The task
Write out the whole listing, matching it exactly.

Collected data
--- Begin ---

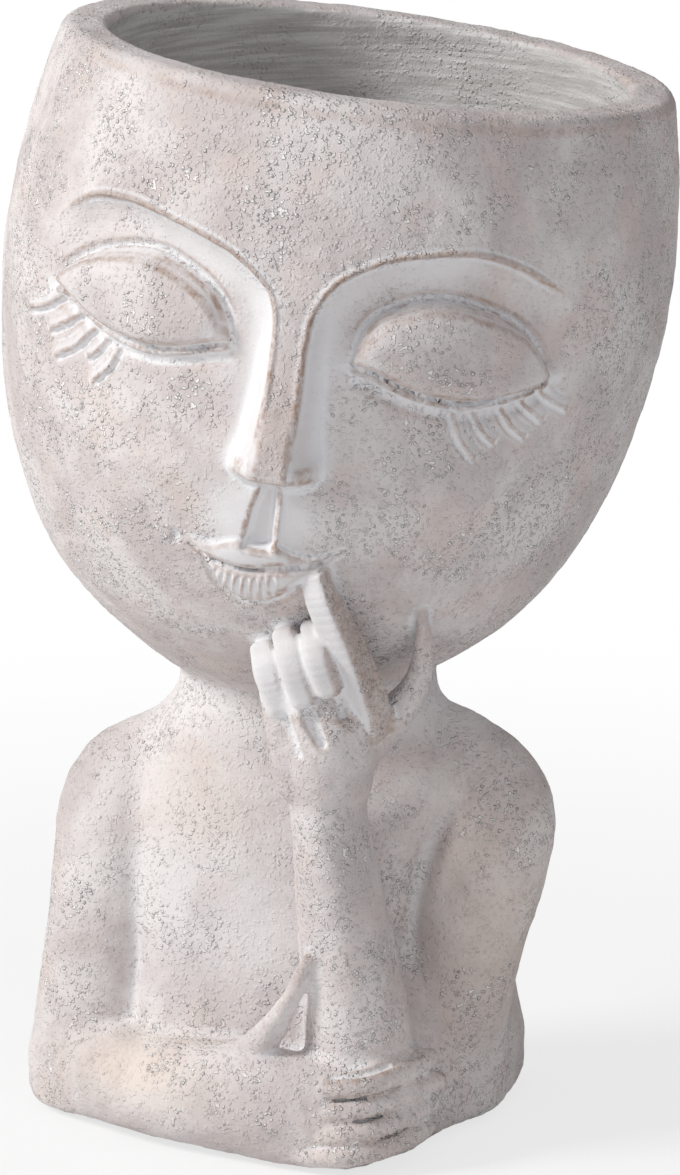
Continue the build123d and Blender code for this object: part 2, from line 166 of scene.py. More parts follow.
# Grooves between the folded fingers: how far out, how far up the pitch, and radius
GROOVE_OUT = 0.9
GROOVE_RISE = 0.52
GROOVE_RADIUS = 0.85
# Run of a folded finger: x, y, rise and share of its radius
FOLDED_FINGER = (
    (-1.5, -39.8, -2.4, 0.6), (5, -41.9, -1.4, 1), (11, -41, -0.6, 1.05), (16, -36.4, 0, 1),
    (20.6, -29, 0.5, 0.95), (22, -25.6, 0.6, 0.7),
)
# How much further each finger reaches, from the top one down
FINGER_ENDS = (0.2, 1.0, 0.45, 0.0)
FINGER_STRETCH = 0.10
# Level ovals, as the bust's
UPRIGHT_FOREARM = (
    (2, 8.9, -25, 11.6, 12), (14, 8.9, -25.5, 11.4, 12.6), (26, 8.2, -26.4, 11, 13.4),
    (42.5, 6.4, -28.9, 9.9, 13.2), (58, 4.6, -31, 8.7, 12.8), (70, 3.4, -33, 7.7, 12),
    (79.5, 2.8, -34.8, 7.9, 11.2), (88, 2.8, -36.4, 9, 10.6), (96, 2.6, -37, 10, 9.6),
)
# The raised hand: limbs by x, y, z and radius
PALM = (
    (4.4, -37, 84, 7.6), (3.6, -37.6, 90, 9), (2.4, -38.4, 97, 9.8), (1.6, -40, 103, 8.6),
)
KNUCKLES = (
    (-6.2, -38, 101, 4), (-3, -40.6, 106, 4.6), (4, -42.4, 108.4, 5), (8.6, -41.2, 105, 5),
)
# Bars with flat faces by x, y, z, half width and half depth, and the way that their faces look
INDEX_FACING = (-0.45, -1, 0.3)
CURLED_FACING = (0, -1, 0.2)
INDEX = (
    (12, -38.6, 96, 3.6, 4.2), (11.2, -42.8, 102.4, 3.6, 4), (9.6, -47.2, 109.4, 3.5, 3.8),
    (7.2, -51, 117, 3.3, 3.4), (4.8, -54, 123.8, 3, 2.8), (3.4, -55.2, 128.2, 2.6, 2),
)
CURLED_FINGERS = (
    ((-8.6, -44.6, 110.4, 2.6, 2.4), (-7.4, -45.6, 106, 2.9, 2.6), (-5.4, -44.6, 100.4, 2.7, 2.3)),
    ((-3.5, -48.4, 114.4, 2.6, 2.5), (-2, -49.4, 109.4, 3, 2.7), (-0.2, -48, 103, 2.8, 2.4)),
    ((2.2, -50.4, 116.6, 2.4, 2.4), (3.4, -51.2, 111.6, 2.8, 2.7), (5.1, -49.6, 105.6, 2.7, 2.4)),
)
# Limbs by x, y, z and radius, added or, in the gouges and hollows, cut out
KNUCKLE_BACKS = (
    ((-6.9, -45, 108.8, 2.7), (-6.4, -39, 107.4, 3.6), (-5, -33, 102, 4)),
    ((-1.9, -48.8, 112.6, 2.8), (-1.6, -42, 111, 3.8), (-1, -34, 105, 4)),
    ((3.3, -50.4, 114.4, 2.7), (3.6, -44, 112.4, 3.6), (4, -36, 106, 4)),
)
GOUGES = (
    ((-5.2, -46.6, 99, 1.3), (-4, -46.8, 95, 1.9), (-1.6, -46.8, 90.4, 1.1)),
    ((0.4, -48.6, 101.2, 1.1), (1.6, -48, 97.2, 1.6), (3.6, -47.2, 92.8, 0.9)),
    ((6.6, -48, 103, 0.7), (7.4, -46.6, 99.2, 1), (8.2, -45.2, 96, 0.6)),
)
HAND_EDGE = (
    (-7.6, -43.4, 101.4, 2), (-7, -42.6, 96, 1.9), (-5.2, -42.2, 89, 2.4), (-3.2, -41, 82, 3),
)
THUMB = (
    (22.4, -39.4, 118.4, 0.9), (22.6, -38, 114.6, 1.6), (22.4, -36.2, 109, 2.2), (21, -34.4, 103, 2.7),
    (17.2, -33.4, 97, 3.6), (11, -33.2, 91, 5),
)
THUMB_HOLLOWS = (
    ((20.6, -44.6, 118, 0.9), (19.6, -43.8, 113.6, 1), (18.8, -42.4, 109, 0.7)),
    ((17.4, -43.4, 106.4, 0.7), (16.4, -42.8, 102.6, 1.5), (15.6, -42, 99, 0.6)),
)

# The face, unrolled: turn about the axis in degrees and depth in millimetres
FACE_LIMITS = (-72.0, 72.0, 8.0, 116.0)
FACE_CELL = 0.2
BROWS = (
    ((-56, 44), (-50.5, 34), (-43.5, 27), (-35.3, 24.8), (-28, 25.2), (-16.8, 27.9), (-10.3, 30.8),
     (-5.4, 34.8), (-3, 39.5), (-2.2, 46.3), (-1.9, 54.6), (-2.2, 62), (-3, 68)),
    ((57, 43), (50, 34.5), (43.1, 30), (38.7, 27.6), (32.7, 25.5), (27, 24.9), (19.9, 25.9),
     (13.4, 27.9), (7.1, 32.1), (3.6, 38.5), (2.9, 45), (3.1, 52.7), (3.3, 61.1), (3.4, 67.4)),
)
LID_TOPS = (
    ((-48.6, 46.8), (-46.7, 42.2), (-39.6, 37), (-28.7, 34.1), (-21, 35.8), (-15.6, 38.9), (-12.1, 43.2),
     (-10.3, 47.6)),
    ((11, 48.6), (12.5, 42.6), (15.6, 38.6), (21.4, 35.9), (26.9, 35.3), (32.7, 36.6), (39.1, 39),
     (43.8, 42.6), (47.8, 49.4)),
)
LID_ENDS = (
    ((-48.6, 46), (-46.2, 46.4), (-42.1, 48.9), (-38, 51.1), (-33, 52.3), (-26.4, 52.9), (-19.5, 51.6),
     (-14.1, 49.7), (-9.8, 48.4)),
    ((10.6, 49.4), (15.2, 50.6), (19.7, 52.6), (25.3, 54.5), (31.8, 55.5), (38.4, 54.7), (44.2, 52.8),
     (48.4, 49.8)),
)
LASHES = (
    ((-47, 48.1), (-50, 51.2), (-56.4, 53.9)), ((-42.8, 50.7), (-45.6, 53.6), (-49.9, 56.5)),
    ((-39.5, 52.9), (-42.6, 57.4), (-48.4, 61.6)), ((-36.3, 54), (-37.4, 56.8), (-40.5, 59.6)),
    ((-33.1, 55), (-33.9, 58.8), (-38.5, 64.4)),
    ((30.7, 57.5), (32.5, 62.6), (36.8, 67.8)), ((34.8, 57.3), (37, 61.4), (40.3, 64.3)),
    ((40.1, 56.3), (42.5, 60.2), (46.3, 63.2)), ((43.6, 55), (45.9, 57.2), (49, 59.6)),
    ((46.4, 52.4), (49.3, 55.1), (54, 57.4)),
)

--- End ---

Problem solution
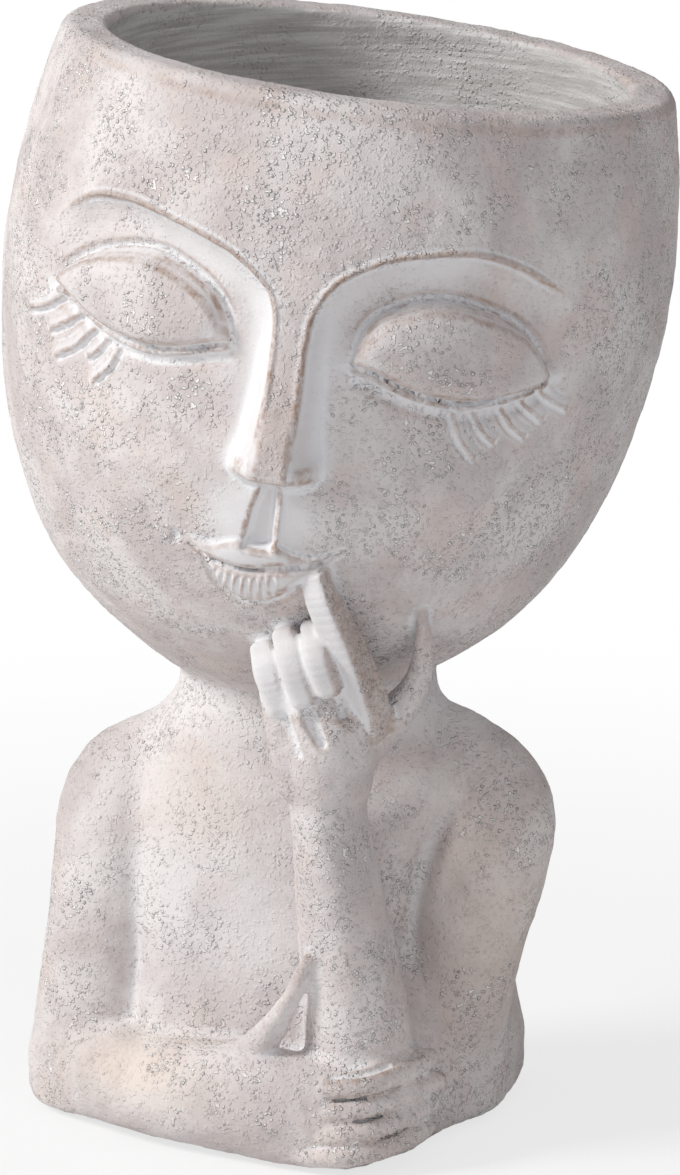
Continue the build123d and Blender code for this object: part 2, from line 166 of scene.py. More parts follow.
# Grooves between the folded fingers: how far out, how far up the pitch, and radius
GROOVE_OUT = 0.9
GROOVE_RISE = 0.52
GROOVE_RADIUS = 0.85
# Run of a folded finger: x, y, rise and share of its radius
FOLDED_FINGER = (
    (-1.5, -39.8, -2.4, 0.6), (5, -41.9, -1.4, 1), (11, -41, -0.6, 1.05), (16, -36.4, 0, 1),
    (20.6, -29, 0.5, 0.95), (22, -25.6, 0.6, 0.7),
)
# How much further each finger reaches, from the top one down
FINGER_ENDS = (0.2, 1.0, 0.45, 0.0)
FINGER_STRETCH = 0.10
# Level ovals, as the bust's
UPRIGHT_FOREARM = (
    (2, 8.9, -25, 11.6, 12), (14, 8.9, -25.5, 11.4, 12.6), (26, 8.2, -26.4, 11, 13.4),
    (42.5, 6.4, -28.9, 9.9, 13.2), (58, 4.6, -31, 8.7, 12.8), (70, 3.4, -33, 7.7, 12),
    (79.5, 2.8, -34.8, 7.9, 11.2), (88, 2.8, -36.4, 9, 10.6), (96, 2.6, -37, 10, 9.6),
)
# The raised hand: limbs by x, y, z and radius
PALM = (
    (4.4, -37, 84, 7.6), (3.6, -37.6, 90, 9), (2.4, -38.4, 97, 9.8), (1.6, -40, 103, 8.6),
)
KNUCKLES = (
    (-6.2, -38, 101, 4), (-3, -40.6, 106, 4.6), (4, -42.4, 108.4, 5), (8.6, -41.2, 105, 5),
)
# Bars with flat faces by x, y, z, half width and half depth, and the way that their faces look
INDEX_FACING = (-0.45, -1, 0.3)
CURLED_FACING = (0, -1, 0.2)
INDEX = (
    (12, -38.6, 96, 3.6, 4.2), (11.2, -42.8, 102.4, 3.6, 4), (9.6, -47.2, 109.4, 3.5, 3.8),
    (7.2, -51, 117, 3.3, 3.4), (4.8, -54, 123.8, 3, 2.8), (3.4, -55.2, 128.2, 2.6, 2),
)
CURLED_FINGERS = (
    ((-8.6, -44.6, 110.4, 2.6, 2.4), (-7.4, -45.6, 106, 2.9, 2.6), (-5.4, -44.6, 100.4, 2.7, 2.3)),
    ((-3.5, -48.4, 114.4, 2.6, 2.5), (-2, -49.4, 109.4, 3, 2.7), (-0.2, -48, 103, 2.8, 2.4)),
    ((2.2, -50.4, 116.6, 2.4, 2.4), (3.4, -51.2, 111.6, 2.8, 2.7), (5.1, -49.6, 105.6, 2.7, 2.4)),
)
# Limbs by x, y, z and radius, added or, in the gouges and hollows, cut out
KNUCKLE_BACKS = (
    ((-6.9, -45, 108.8, 2.7), (-6.4, -39, 107.4, 3.6), (-5, -33, 102, 4)),
    ((-1.9, -48.8, 112.6, 2.8), (-1.6, -42, 111, 3.8), (-1, -34, 105, 4)),
    ((3.3, -50.4, 114.4, 2.7), (3.6, -44, 112.4, 3.6), (4, -36, 106, 4)),
)
GOUGES = (
    ((-5.2, -46.6, 99, 1.3), (-4, -46.8, 95, 1.9), (-1.6, -46.8, 90.4, 1.1)),
    ((0.4, -48.6, 101.2, 1.1), (1.6, -48, 97.2, 1.6), (3.6, -47.2, 92.8, 0.9)),
    ((6.6, -48, 103, 0.7), (7.4, -46.6, 99.2, 1), (8.2, -45.2, 96, 0.6)),
)
HAND_EDGE = (
    (-7.6, -43.4, 101.4, 2), (-7, -42.6, 96, 1.9), (-5.2, -42.2, 89, 2.4), (-3.2, -41, 82, 3),
)
THUMB = (
    (22.4, -39.4, 118.4, 0.9), (22.6, -38, 114.6, 1.6), (22.4, -36.2, 109, 2.2), (21, -34.4, 103, 2.7),
    (17.2, -33.4, 97, 3.6), (11, -33.2, 91, 5),
)
THUMB_HOLLOWS = (
    ((20.6, -44.6, 118, 0.9), (19.6, -43.8, 113.6, 1), (18.8, -42.4, 109, 0.7)),
    ((17.4, -43.4, 106.4, 0.7), (16.4, -42.8, 102.6, 1.5), (15.6, -42, 99, 0.6)),
)

# The face, unrolled: turn about the axis in degrees and depth in millimetres
FACE_LIMITS = (-72.0, 72.0, 8.0, 116.0)
FACE_CELL = 0.2
BROWS = (
    ((-56, 44), (-50.5, 34), (-43.5, 27), (-35.3, 24.8), (-28, 25.2), (-16.8, 27.9), (-10.3, 30.8),
     (-5.4, 34.8), (-3, 39.5), (-2.2, 46.3), (-1.9, 54.6), (-2.2, 62), (-3, 68)),
    ((57, 43), (50, 34.5), (43.1, 30), (38.7, 27.6), (32.7, 25.5), (27, 24.9), (19.9, 25.9),
     (13.4, 27.9), (7.1, 32.1), (3.6, 38.5), (2.9, 45), (3.1, 52.7), (3.3, 61.1), (3.4, 67.4)),
)
LID_TOPS = (
    ((-48.6, 46.8), (-46.7, 42.2), (-39.6, 37), (-28.7, 34.1), (-21, 35.8), (-15.6, 38.9), (-12.1, 43.2),
     (-10.3, 47.6)),
    ((11, 48.6), (12.5, 42.6), (15.6, 38.6), (21.4, 35.9), (26.9, 35.3), (32.7, 36.6), (39.1, 39),
     (43.8, 42.6), (47.8, 49.4)),
)
LID_ENDS = (
    ((-48.6, 46), (-46.2, 46.4), (-42.1, 48.9), (-38, 51.1), (-33, 52.3), (-26.4, 52.9), (-19.5, 51.6),
     (-14.1, 49.7), (-9.8, 48.4)),
    ((10.6, 49.4), (15.2, 50.6), (19.7, 52.6), (25.3, 54.5), (31.8, 55.5), (38.4, 54.7), (44.2, 52.8),
     (48.4, 49.8)),
)
LASHES = (
    ((-47, 48.1), (-50, 51.2), (-56.4, 53.9)), ((-42.8, 50.7), (-45.6, 53.6), (-49.9, 56.5)),
    ((-39.5, 52.9), (-42.6, 57.4), (-48.4, 61.6)), ((-36.3, 54), (-37.4, 56.8), (-40.5, 59.6)),
    ((-33.1, 55), (-33.9, 58.8), (-38.5, 64.4)),
    ((30.7, 57.5), (32.5, 62.6), (36.8, 67.8)), ((34.8, 57.3), (37, 61.4), (40.3, 64.3)),
    ((40.1, 56.3), (42.5, 60.2), (46.3, 63.2)), ((43.6, 55), (45.9, 57.2), (49, 59.6)),
    ((46.4, 52.4), (49.3, 55.1), (54, 57.4)),
)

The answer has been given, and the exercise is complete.